◆ Work to be completed ◆
Repeat exactly what appears from the opening line of the listing to the line with "const CLEARANCE = 0.3;", inclusive.

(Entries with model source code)
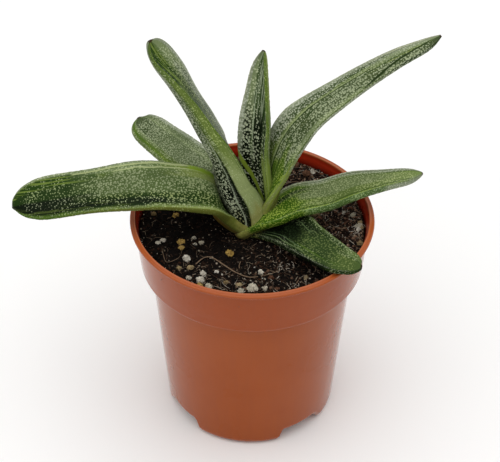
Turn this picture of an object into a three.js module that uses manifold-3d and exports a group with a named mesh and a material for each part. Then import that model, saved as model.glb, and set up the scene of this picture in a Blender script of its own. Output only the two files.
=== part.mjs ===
// A young gasteria with seven thick, tongue-shaped leaves, standing in a 12 cm plastic nursery pot.
// Millimetres, +Z up. The origin is on the ground, at the middle of the pot's flat floor.

import * as THREE from 'three';
import { mergeVertices } from 'three/addons/utils/BufferGeometryUtils.js';
import Module from 'manifold-3d';

const wasm = await Module();
wasm.setup();

// ---------------------------------------------------------------- driving dimensions

const CLEARANCE = 0.3; // between pieces that touch on the real plant

// Pot: thin moulded walls, a skirt below the rolled lip and four feet.
const POT_HEIGHT = 118;
const LIP_RADIUS = 60;
const LIP_WIDTH = 2.6;
const LIP_DROP = 2.4; // height of the lip's outer face
const SKIRT_DEPTH = 27; // from the top of the lip to the skirt's lower edge
const SKIRT_TOP_RADIUS = 57.8;
const SKIRT_FOOT_RADIUS = 55.4;
const BODY_TOP_RADIUS = 50.7;
const BASE_RADIUS = 43.1; // where the slope of the side meets the ground
const BASE_ROUNDING = 3.5; // height over which the side curves in to the feet
const WALL = 1.6;
const FLOOR = 2.2;
const POT_SIDES = 48;

// Underside: four feet with a raised pocket and a drain hole between each pair.
const POCKET_COUNT = 4;
const POCKET_ANGLE = 30; // degrees
const FIRST_POCKET_ANGLE = 306.5; // degrees from +X, counter-clockwise
const POCKET_HEIGHT = 6.5;
const POCKET_INNER_RADIUS = 31;
const DRAIN_RADIUS = 3.5;

// Potting soil.
const SOIL_TOP = 109;
const SOIL_RELIEF = 0.9; // height of the lumps in its surface
const SOIL_CALM_RADIUS = 17; // the surface is smoother round the plant
const SOIL_RINGS = 11;
const SOIL_SIDES = 48;
const GRAIN_COUNT = 26;
const GRAIN_MIN = 1.1;
const GRAIN_MAX = 2.1;
const GRAIN_SEED = 11;

// Perlite lumps that stand out of the soil: [x, y, radius].
const PERLITE_LUMPS = [
  [-31, -17, 2.4],
  [-34.5, -5.5, 2.2],
  [-25, -34.5, 2.4],
  [-22, -41, 2.1],
  [0.5, -44.5, 3],
  [-6, -42, 2.2],
  [5, -33, 2.2],
  [-10.5, -12.5, 2.2],
  [27, -39, 1.8],
  [46, 2.5, 2.6],
  [43, 9.5, 2],
  [30, 14, 2],
  [27, 46, 2.2],
  [-44, -3, 1.9],
];

// Stem: the short stump that the leaves grow from, with its root end in a plain hole in the soil.
const STEM_X = -2;
const STEM_Y = 1;
const STEM_RADIUS = 6.5;
const STEM_ROOT_RADIUS = 4;
const STEM_BOTTOM = 92;
const STEM_TOP = 111.5;
const STEM_SIDES = 20;

// Leaf section: straight-sided tongue with blunt margins and a keel below.
const FACE_STEPS = 6; // across the upper face, and across the lower one
const MARGIN_STEPS = 3; // round each margin
const MARGIN_BULGE = 0.28; // how far a margin stands out, as a share of its thickness
const KEEL_INSET = 0.97;
const TIP_START = 0.93; // where the leaf begins to close, as a share of its length
const TIP_CLOSE = 0.16; // share of the thickness left at the very tip
const THINNEST = 0.5;
const RINGS_PER_SPAN = 2;
const MARGIN_TAPER = 0.25; // loss of margin thickness from foot to tip
const KEEL_TAPER = 0.4;
const FOOT_CURVE = 1.5; // how quickly the margins thin out above the foot

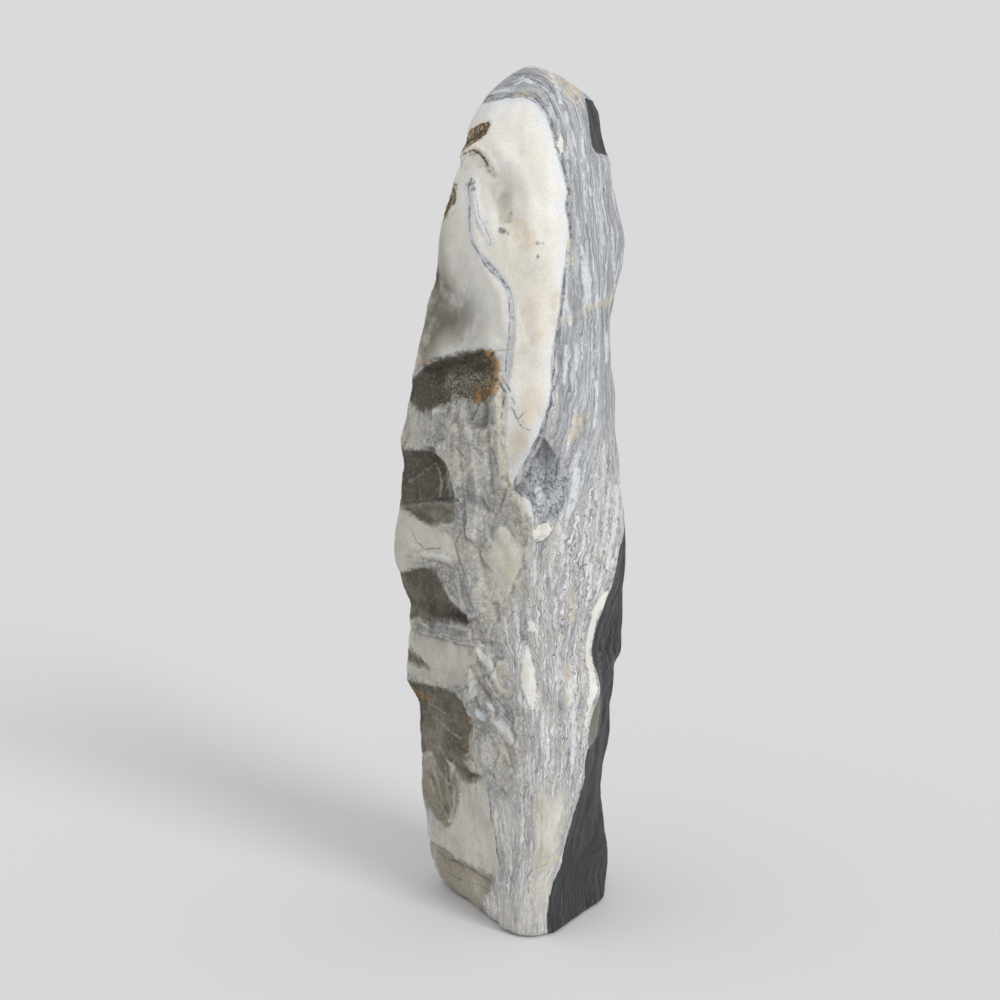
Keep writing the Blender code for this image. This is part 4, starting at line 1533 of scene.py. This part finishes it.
class MarbleShader(NodeBench):
    """The marble's node tree, with the colours of its finish.

    Attributes:
        hue: the colours.
        face: the stone's surface, on which the spots lie.
        masks: where each mark shows, once its nodes are made.
        height: how high a point is.
        low: 0 at the top of the stone, and 1 in its warmer lower half.
        layer: the crinkled number of the layer.
    """

    SPECULAR = 0.4
    BUMP_STRENGTH = 0.8

    def __init__(self, finish: MarbleFinish, face: Face) -> None:
        """Starts the material with what most of its nodes need.

        Args:
            finish: the colours.
            face: the stone's surface.
        """
        super().__init__(SLOT)
        self.hue = finish
        self.face = face
        self.masks: dict[Mark, Socket] = {}
        split = self.add("ShaderNodeSeparateXYZ")
        self.feed(split.inputs[0], self.place)
        self.height = split.outputs["Z"]
        self.low = self.step(self.warped(self.height, 0.06, 0.02, 41.0), 1.02, 0.72)
        layer = self.warped(self.mark(Mark.LAYER), 0.0028, 0.0006, 1.0)
        shiver = self.sum("SUBTRACT", self.noise(85.0, 2.0, 0.5, seed=12.0), 0.5)
        reach = self.sum("MULTIPLY_ADD", self.low, 0.0050, 0.0036)
        self.layer = self.sum("MULTIPLY_ADD", shiver, reach, layer)

    def warped(self, value: object, coarse: float, fine: float, seed: float) -> Socket:
        """Makes a distance crinkle.

        Args:
            value: the distance.
            coarse: how far waves of 40 mm move it.
            fine: how far waves of 8 mm move it.
            seed: shifts the waves.

        Returns:
            The crinkled distance.
        """
        wide = self.noise(26.0, 2.0, seed=seed)
        narrow = self.noise(120.0, 2.0, 0.5, seed=seed + 9.0)
        value = self.sum("MULTIPLY_ADD", self.sum("SUBTRACT", wide, 0.5), coarse * 4.0, value)
        return self.sum("MULTIPLY_ADD", self.sum("SUBTRACT", narrow, 0.5), fine * 4.0, value)

    def within(self, mark: Mark) -> Socket:
        """Makes the mask of a mark, with its edge broken up, and keeps it.

        Args:
            mark: the mark.

        Returns:
            1 inside the mark, and 0 outside it.
        """
        edge = EDGES[mark]
        crinkled = self.warped(self.mark(mark), edge.coarse, edge.fine, edge.seed)
        self.masks[mark] = self.step(crinkled, edge.low, edge.high)
        return self.masks[mark]

    def broken(self, parts: Break) -> Socket:
        """Makes a mask that comes and goes."""
        return self.step(self.noise(parts.waves, 3.0, 0.6, seed=parts.seed), parts.low, parts.high)

    def lenses(self, lens: Lens) -> Socket:
        """Makes a pattern of lenses, as a number whose levels are their outlines."""
        across = self.sum("MULTIPLY", self.layer, lens.across)
        return self.noise(lens.waves, 1.2, 0.45, along=across, seed=lens.seed)

    def outlines(self, lenses: object, levels: tuple[float, ...], width: float,
                 seed: float) -> Socket:
        """Draws thin broken lines round the lenses.

        Args:
            lenses: the lenses.
            levels: the levels that get a line.
            width: how broad a line is.
            seed: shifts the breaks.

        Returns:
            1 on a line.
        """
        lines = self.ridge(lenses, levels[0], width)
        for level in levels[1:]:
            lines = self.sum("MAXIMUM", lines, self.ridge(lenses, level, width))
        return self.sum("MULTIPLY", lines, self.broken(Break(90.0, 0.34, 0.56, seed)))

    def flecked(self, colour: object,
                *flecks: tuple[object, float, float, float, Colour]) -> Socket:
        """Lays flecks over a colour.

        Args:
            colour: the colour.
            flecks: for each kind its noise, where it starts and is full, its share and its colour.

        Returns:
            The flecked colour.
        """
        for grains, start, full, share, hue in flecks:
            colour = self.over(colour, hue, share, self.step(grains, start, full))
        return colour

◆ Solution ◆
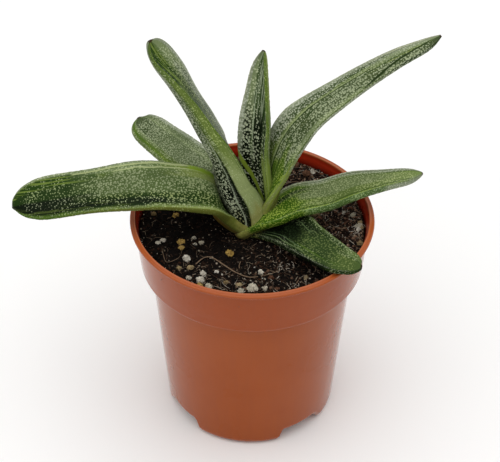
Turn this picture of an object into a three.js module that uses manifold-3d and exports a group with a named mesh and a material for each part. Then import that model, saved as model.glb, and set up the scene of this picture in a Blender script of its own. Output only the two files.
=== part.mjs ===
// A young gasteria with seven thick, tongue-shaped leaves, standing in a 12 cm plastic nursery pot.
// Millimetres, +Z up. The origin is on the ground, at the middle of the pot's flat floor.

import * as THREE from 'three';
import { mergeVertices } from 'three/addons/utils/BufferGeometryUtils.js';
import Module from 'manifold-3d';

const wasm = await Module();
wasm.setup();

// ---------------------------------------------------------------- driving dimensions

const CLEARANCE = 0.3; // between pieces that touch on the real plant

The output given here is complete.